My son and I talk about his future phone use. He tells me that some kids in his grade already have their own phones. So we talk about how phone use should be limited at his age and that oversight is required. He still asks when he will be able to have his own phone, and I still don't have an answer yet. Lately I've been telling him that we may want to start him off with a flip phone that has no apps or games on it. (He is open to that.)

As we talk about his future technology use, I try to be mindful about how addictive it can be. I know so many adults who can't make it through a conversation without checking something on their phone. I have read about how apps trick our brains into going back for more and all the tips out there to help you disconnect (turn off all the color on your phone so it is black and white only; put your phone in a basket at dinner time and the person who checks it first has to clean up; give it a bedtime).

What I hadn't reviewed were the apps designed to keeping you off your phone.

But, they exist. A bunch of them. And, I for one like the idea of using an app to combat other apps. I am sure that if you are at the point in your phone use in which you are ready to face how much you really use it, then you may also be at the point where you are ready to change if you don't like the answer.

I spent a week a few years ago manually tracking my overall screen use, and got pretty good results. But I have always wondered if those results were influenced by the fact that I was monitoring my use that week.

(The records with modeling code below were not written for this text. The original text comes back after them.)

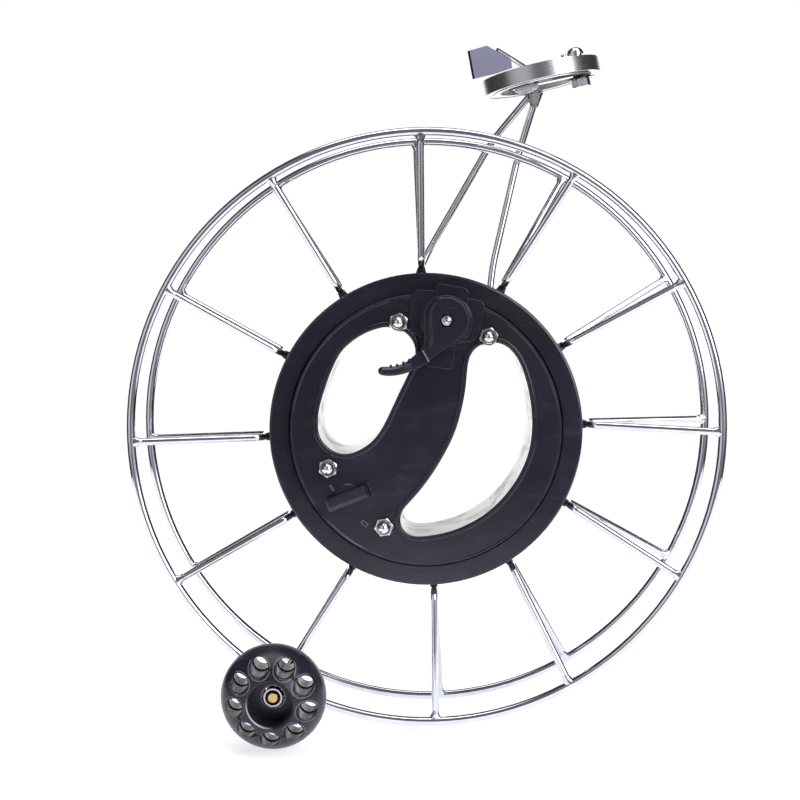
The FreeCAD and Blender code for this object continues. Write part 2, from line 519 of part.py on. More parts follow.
knob = fuse(bar, cyl_y(LOCK_X, LOCK_Z, 7.4, -31.0, -28.2), cyl_y(LOCK_X, LOCK_Z, 5.98, -28.3, -22.2),
            Part.makeBox(7.0, 3.4, 7.0, V(LOCK_X - 3.5, -22.2, LOCK_Z - 3.5)))
save(knob.cut(ring_y(LOCK_X, LOCK_Z, 5.2, 6.5, -23.9, -22.7)), "lock_knob")
clip = ring_y(LOCK_X, LOCK_Z, 5.22, 7.6, -23.85, -22.75)
save(clip.cut(turn(Part.makeBox(6.0, 2.0, 9.0, V(LOCK_X, -24.2, LOCK_Z - 4.5)), 300.0, LOCK_X, LOCK_Z)), "lock_clip")
# the crank pin stands 45 degrees short of the line across the bolt at rest
pin_dir = math.radians(LOCK_DEG - 90.0 - 45.0)
pin_x = LOCK_X + LOCK_E * math.cos(pin_dir)
pin_z = LOCK_Z + LOCK_E * math.sin(pin_dir)
crank = fuse(cyl_y(LOCK_X, LOCK_Z, 6.6, -22.2, -18.2), cyl_y(pin_x, pin_z, LOCK_PIN_R, -18.3, -10.2))
save(crank.cut(Part.makeBox(7.04, 3.5, 7.04, V(LOCK_X - 3.52, -22.3, LOCK_Z - 3.52))), "lock_crank")
slot_r = LOCK_PIVOT_R - LOCK_E * math.sin(math.radians(45.0))
bolt_body = fuse(Part.makeBox(10.6, 6.4, 17.0, V(slot_r - 5.3, -16.8, -8.5)),
                 Part.makeBox(LOCK_TIP_R - slot_r, 6.4, 9.0, V(slot_r, -16.8, -4.5)))
bolt_body = bolt_body.cut(Part.makeBox(2 * LOCK_PIN_R + 0.44, 8.0, 11.6, V(slot_r - LOCK_PIN_R - 0.22, -17.5, -5.8)))
tip_round = Part.makeBox(40, 10, 9.0, V(60, -18, -4.5)).common(cyl_y(0, 0, LOCK_TIP_R, -18, -8))
bolt_body = bolt_body.common(fuse(tip_round, Part.makeBox(40, 10, 18, V(40, -18, -9))))
save(turn(bolt_body, LOCK_DEG), "lock_bolt")
save(turn(Part.makeBox(0.5, 2.8, 17.8, V(LOCK_PIVOT_R - 7.4, -21.6, -8.9)), LOCK_DEG), "lock_detent_spring")

# ------------------------------------------------------------ winding knob
post = post_full.cut([front_ring, cyl_y(KNOB_X, KNOB_Z, 3.0, -34.0, -25.0)])
save(max(post.Solids, key=lambda k: k.Volume), "knob_post")
axle = fuse(cyl_y(KNOB_X, KNOB_Z, 3.0, -33.5, -25.0), cyl_y(KNOB_X, KNOB_Z, 5.4, -36.0, -33.0),
            cyl_y(KNOB_X, KNOB_Z, 4.0, -56.4, -35.5))
save(axle.cut(cyl_y(KNOB_X, KNOB_Z, 2.0, -57.0, -42.0)), "knob_axle")
save(fuse(ring_y(KNOB_X, KNOB_Z, 2.1, 5.4, -57.4, -56.5), ring_y(KNOB_X, KNOB_Z, 4.6, 5.4, -58.8, -57.2)), "knob_washer")
screw = fuse(revolve_y([(0, -57.4), (3.2, -57.4), (3.2, -58.6), (2.7, -59.3), (0, -59.5)], KNOB_X, KNOB_Z),
             cyl_y(KNOB_X, KNOB_Z, 2.0, -57.6, -43.0))
slot = Part.makeBox(7.0, 1.0, 0.9, V(KNOB_X - 3.5, -60.0, KNOB_Z - 0.45))
save(screw.cut(turn(slot, 35.0, KNOB_X, KNOB_Z)), "knob_screw")
save(ring_y(KNOB_X, KNOB_Z, 4.0, 5.3, -51.5, -41.0), "knob_spacer")

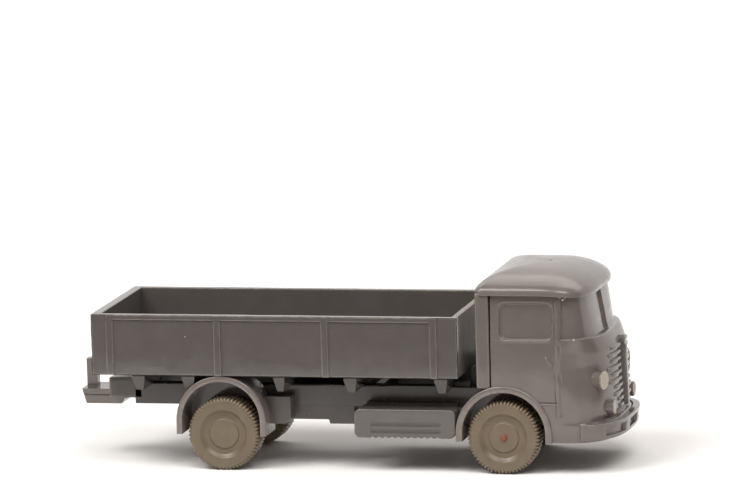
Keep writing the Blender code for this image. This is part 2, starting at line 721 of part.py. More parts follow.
def make_axle(name, x, made_of, parent):
    half = WHEEL_OUTER_Y - 0.1
    outline = circle(x, AXLE_Z, AXLE_RADIUS, 24)
    tip = circle(x, AXLE_Z, AXLE_RADIUS * 0.8, 24)
    rings = []
    for y, shape in ((-half, tip), (-half + 0.12, outline), (half - 0.12, outline), (half, tip)):
        rings.append([(a, y, b) for a, b in shape])
    return finish(loft(name, rings), made_of, parent, True)


def main():
    clear_scene()
    grey = material("slate_plastic", (0.135, 0.122, 0.118), 0.5, 0.0)
    olive = material("olive_plastic", (0.165, 0.142, 0.1), 0.55, 0.0)
    silver = material("silver_paint", (0.52, 0.5, 0.46), 0.4, 0.3)
    steel = material("rusty_steel", (0.25, 0.12, 0.07), 0.6, 0.7)
    make_chassis(grey)
    make_coupling(grey)
    make_floor(grey)
    make_side_board("side_board_left", 1, grey)
    make_side_board("side_board_right", -1, grey)
    make_end_board("tailboard", BED_REAR, -1, grey)
    make_end_board("headboard", BED_FRONT - WALL_END, 1, grey)
    make_guards(grey)
    make_side_boxes(grey)
    make_cab(grey)
    make_cab_back(grey)
    make_grille(grey)
    make_lamps(silver, grey)
    make_bumper(grey)
    for label, x, width in (("front", FRONT_AXLE_X, FRONT_WHEEL_WIDTH), ("rear", REAR_AXLE_X, REAR_WHEEL_WIDTH)):
        point = turning_point(label + "_axle_point", x)
        make_axle(label + "_axle", x, steel, point)
        make_wheel(label + "_wheel_left", x, 1, width, olive, point)
        make_wheel(label + "_wheel_right", x, -1, width, olive, point)


main()
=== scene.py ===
import math

import bmesh
import bpy
import numpy as np
from mathutils import Matrix, Vector


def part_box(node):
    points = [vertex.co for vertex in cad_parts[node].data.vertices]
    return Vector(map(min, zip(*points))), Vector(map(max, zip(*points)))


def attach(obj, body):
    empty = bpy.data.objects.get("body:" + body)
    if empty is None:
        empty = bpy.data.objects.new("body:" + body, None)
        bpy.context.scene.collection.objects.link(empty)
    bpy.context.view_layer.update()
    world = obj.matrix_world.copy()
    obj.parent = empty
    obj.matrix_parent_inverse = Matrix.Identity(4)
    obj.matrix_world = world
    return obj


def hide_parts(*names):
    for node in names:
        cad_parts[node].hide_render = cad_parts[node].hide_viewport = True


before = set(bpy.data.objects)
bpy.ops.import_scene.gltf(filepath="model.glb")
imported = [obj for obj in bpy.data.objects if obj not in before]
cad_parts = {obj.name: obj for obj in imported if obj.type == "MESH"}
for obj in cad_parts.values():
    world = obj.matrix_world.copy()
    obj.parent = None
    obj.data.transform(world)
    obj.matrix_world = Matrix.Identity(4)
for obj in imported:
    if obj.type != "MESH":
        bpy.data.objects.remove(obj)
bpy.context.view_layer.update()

MM = 0.001

def box(node):
    """The low and the high corner of a CAD node, in millimetres."""
    return [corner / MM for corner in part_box(node)]


# Places in millimetres, read from the frame
FLOOR_LOW = box("bed_floor")[0]
BOARD_LOW, BOARD_HIGH = box("side_board_left")
TAIL_LOW, TAIL_HIGH = box("tailboard")
HEAD_LOW, HEAD_HIGH = box("headboard")
BOX_LOW, BOX_HIGH = box("side_box_left")
CAB_LOW = box("cab_shell")[0]
BUMPER_LOW, BUMPER_HIGH = box("front_bumper")
FRAME_LOW, FRAME_HIGH = box("chassis_frame")
REAR_GUARD_LOW, REAR_GUARD_HIGH = box("rear_mudguard_left")
FRONT_GUARD_LOW, FRONT_GUARD_HIGH = box("front_mudguard_left")
WHEELS = {}
for wheel in ("front_wheel_left", "front_wheel_right", "rear_wheel_left", "rear_wheel_right"):
    WHEELS[wheel] = box(wheel)

HALF_WIDTH = BOARD_HIGH.y
BOARD_LENGTH = BOARD_HIGH.x - BOARD_LOW.x
BOARD_FRONT = BOARD_HIGH.x - 0.45
CAB_HALF = HALF_WIDTH - 0.6
CAB_REAR = box("cab_roof_and_back")[0].x
CAB_LENGTH = BUMPER_HIGH.x - CAB_REAR
CAB_BOTTOM = CAB_LOW.z
CAB_TOP = 28.65
CAB_HEIGHT = CAB_TOP - CAB_BOTTOM
CAB_WALL = 0.9
DOOR_X = CAB_REAR + 13.0
WHEEL_RADIUS = WHEELS["front_wheel_left"][1].z / 2
AXLE_Z = WHEEL_RADIUS
FRONT_AXLE_X = (WHEELS["front_wheel_left"][0].x + WHEELS["front_wheel_left"][1].x) / 2
REAR_AXLE_X = (WHEELS["rear_wheel_left"][0].x + WHEELS["rear_wheel_left"][1].x) / 2
WHEELBASE = FRONT_AXLE_X - REAR_AXLE_X

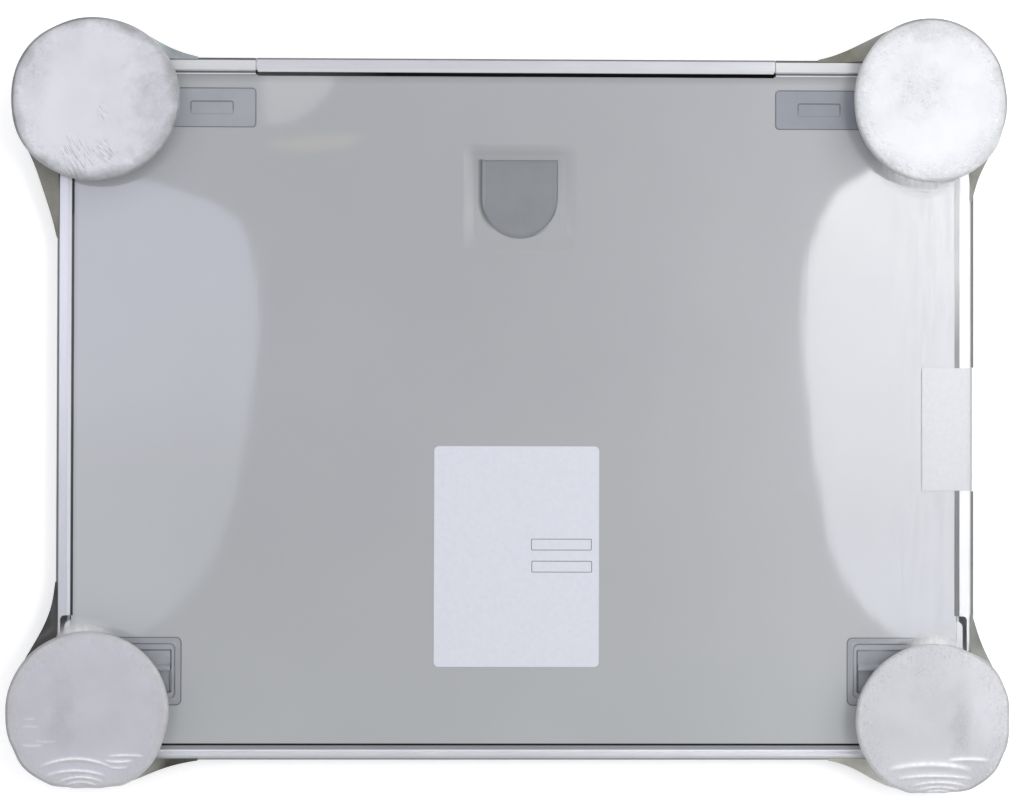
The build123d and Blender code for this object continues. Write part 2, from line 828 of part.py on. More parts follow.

Since I feel like my phone use has gone up since then, I am now thinking about downloading an app to track myself all the time and help me disconnect further.

Are you willing to try an app to keep you off your phone? Tell me in the comments.

Friday, July 13, 2018

The fighting is coming from within the house

Once upon a time, right after our son was born, everyone started asking if we were going to have another baby. And the way they asked it, they expected to hear the word "yes" right away, and not the litany of answers that we gave, which included "we aren't sure," or "we just had this one, can't we just enjoy him for a little while?" or "do we know you?"

But people asked, and we were not sure, and then we were sure: Our son was going to be an only child. There are times when my husband and I think about what life would be like with two children, and then we tell each other stories that we hear from friends with multiple children, and we reassure ourselves we made the right decision for us.

Is my son missing out on something because he doesn't have a sibling? I am not convinced. Because while siblings can be close and a support system for each other, that isn't a guarantee. I know lots of adults who have great relationships with their siblings, and lots of adults who are happier leading separate lives. And, I know lots of adults who fall somewhere in between.

As an adult who fought with her sibling a lot, I feel bad about the way we dragged Mom and Dad into most of our fights. I also feel bad knowing that it is only recently that scientists have culled together the best advice for parents who need to handle fighting siblings. They could have used the help on that link.

What I found the most interesting about that collective knowledge was the advice that parents aren't going to be able to come up with rules to cover all the scenarios that they need to, so basic rules like "no hitting" just don't work. (Any child with a sibling probably could have told you that.)

What tips do you have for keeping sibling fights in perspective? Tell me in the comments.